Я сейчас учусь усерднее, чем в 17 лет. И учусь более важным вещам. Не подробностям жизни, а умению видеть в этих подробностях целое. Я очень поздно начал понимать созерцание, еще позже — смысл молитвы и сделал только несколько первых шагов в ее царстве. Мне бы надо еще 70 лет, чтобы дойти до своей полной меры, и я понимаю Хокусая, который на девятом десятке говорил, что едва только начал как следует рисовать. Надо учиться до последнего дня, даже зная, что этот день, или завтрашний день — последний. Век живи, век учись, дураком помрешь. Сознавал себя дураком. Мы все дураки перед непостижимым. Каждый день оно поворачивается по-разному, и каждый день надо учиться, как подходить к нему. Я думал, что Антоний Блум несколько прибедняется, называя себя начинающим в молитве, а потом передумал и понял, что он прав: в творчестве мы всегда начинаем. В творчестве любви, созерцания, молитвы. Вчерашнее знание может пригодиться, как годится язык, создававшийся веками, но что-то главное всегда сегодняшнее, и его всегда надо заново найти.
Несчастье моих сверстников, стариков и старух, что они духовной науки и не начинали, или остались в приготовительном классе, а в прочем, мирском — давно перестали учиться. И когда жизнь круто переменилась — не знают, как приспособиться, беспомощно требуют вернуть все как было, как они привыкли. Хотя и это, привычное, только в воспоминании хорошо, а на самом деле тяжко и пусто: очереди за дефицитом, очереди в поликлинике и в конце концов — очередь за смертью. С жуткими атеистическими похоронами. Даже без нынешнего, — плохо пропетого, — «со святыми упокой».
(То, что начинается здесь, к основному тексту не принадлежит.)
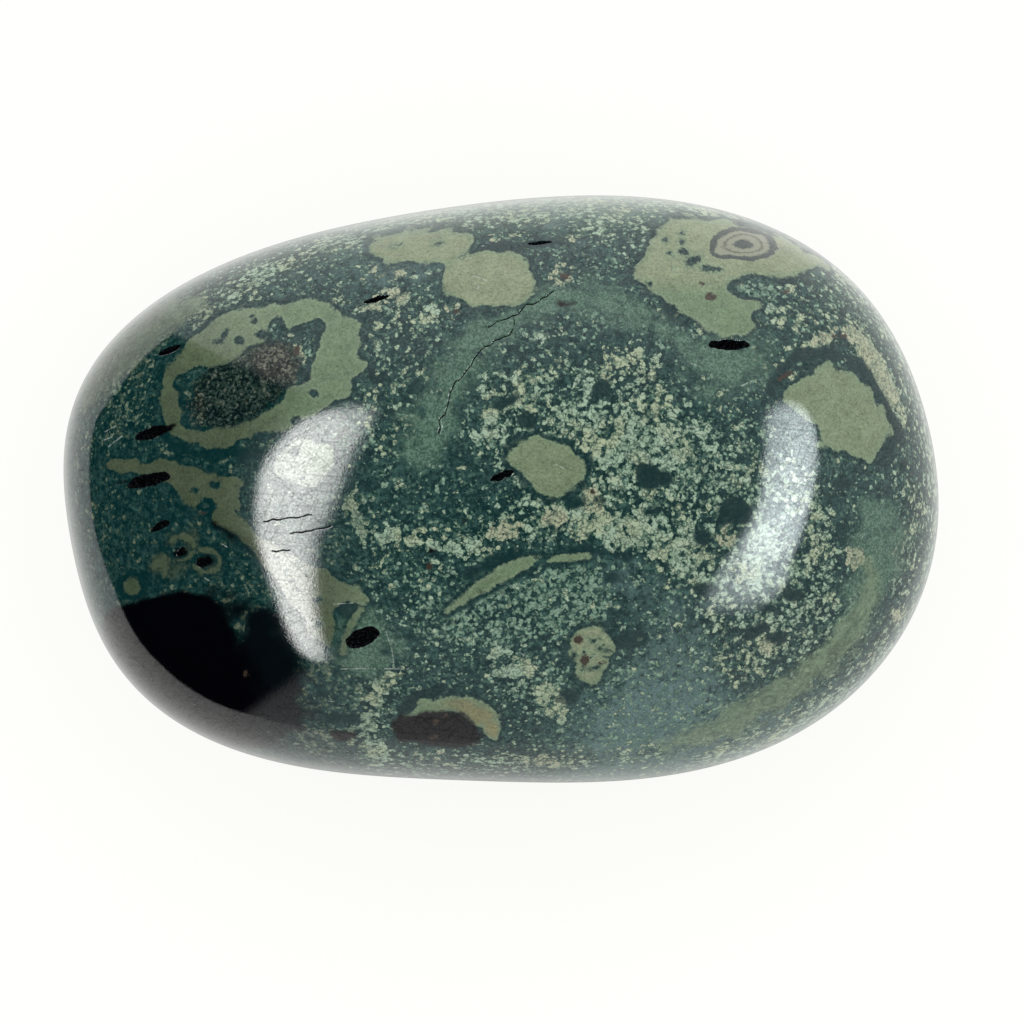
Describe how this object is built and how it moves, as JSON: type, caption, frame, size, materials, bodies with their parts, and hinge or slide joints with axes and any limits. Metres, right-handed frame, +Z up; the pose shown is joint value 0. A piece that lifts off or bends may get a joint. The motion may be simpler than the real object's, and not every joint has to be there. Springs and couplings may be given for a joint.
{
  "type": "tumbled stone",
  "caption": "Polished tumbled pebble of green orbicular stone with open pits, a rounded oblong that lies on a small flat spot.",
  "frame": {"origin": "under the middle of the pebble, on the surface that its flat spot rests on", "axes": "+X along the pebble's length, +Y across it, +Z up"},
  "size_m": [0.045, 0.0302, 0.024],
  "materials": {
    "polished_stone": "polished"
  },
  "bodies": {
    "root": {"stone": "polished_stone"}
  },
  "joints": []
}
На старости, когда смолкают страсти, просто «упадает с глаз» повязка. «Тогда мы видим, что пуста была златая чаша, что в ней напиток был мечта и что она не наша». Вылезает наружу абсурд, который всегда был. А если не было абсурда, если был смысл, то он никуда не денется. Подлинный смысл жизни — как солнце на небе. Его скрывают тучи, скрывает ночь, но наутро он снова светит, и наше дело — только восстановить напряженную тишину. В этой тишине, как в зеркале, проступает Смысл.
Текст растет сегодня, сейчас. В настоящем. Из настоящего мы углубляемся в прошлое, заглядываем в будущее. Чем дальше от настоящего — тем ближе к царству теней, к схемам и абстракциям. Только в настоящем осень — это «похороны-воскресенье». Только в настоящем жизнь погружается в смерть, как заходящее солнце, и рождается с новой зарей. История — это наш рок, наше проклятье, такое же, как в поте лица добывать хлеб свой и в муках рожать детей. История постоянно рождает новое, и мы постоянно должны обуздывать новых чудовищ. От этого никуда не уйдешь. Историю нельзя остановить, как нельзя остановить движение галактики. Мы вынуждены участвовать в процессе развития, движения от простого к сложному, со всеми лабиринтами запутанной сложности, со всеми муками потери цельности. Пути истории надо созерцать и пытаться понять, чтобы не попасть в тупики, подготовленные дьяволом, и не свернуть шею на крутом спуске. Но захваченность историей — это помрачение ума, потеря духовного света, погоня за болотными огоньками. Человек, захваченный историей, становится ее рабом, теряет нравственную вменяемость, теряет Бога. Демоны истории возносят его к призрачному величию, а потом низвергают. Живая жизнь, открытая смерти и шагавшая через смерть, приносится в жертву историческому Делу. И Фауст, захваченный делом, слепнет. Он принимает стук лопат лемуров, роющих ему могилу, за бодрый труд болотных солдат.
Рабы истории не думают о смерти. История заменила им вечность, великое Дело — воскресение. Это черта всех строителей, в том числе коммунистических. Мой покойный тесть был убежден, что нормальный человек не думает о смерти, что духовное погружение в смерть — сапоги всмятку. За смертью — ничего. Мысли не за что уцепиться. Воображать себя трупом? Но труп — это уже не я, не он. Умершего просто нет. Страдают близкие, друзья: они его потеряли. А его, как шахматного короля, получившего мат, просто снимают с доски.
Есть только мир пространства, времени и материи. Он порождает свой высший цвет, мыслящий дух, в одном месте так же неизбежно, как уничтожает его в другом. Величие человека в том, чтобы принять реальность без всяких иллюзий, сорвать бумажные цветы, украшавшие оковы, и создать общество, в котором свободное развитие всех является условием свободного развития каждого.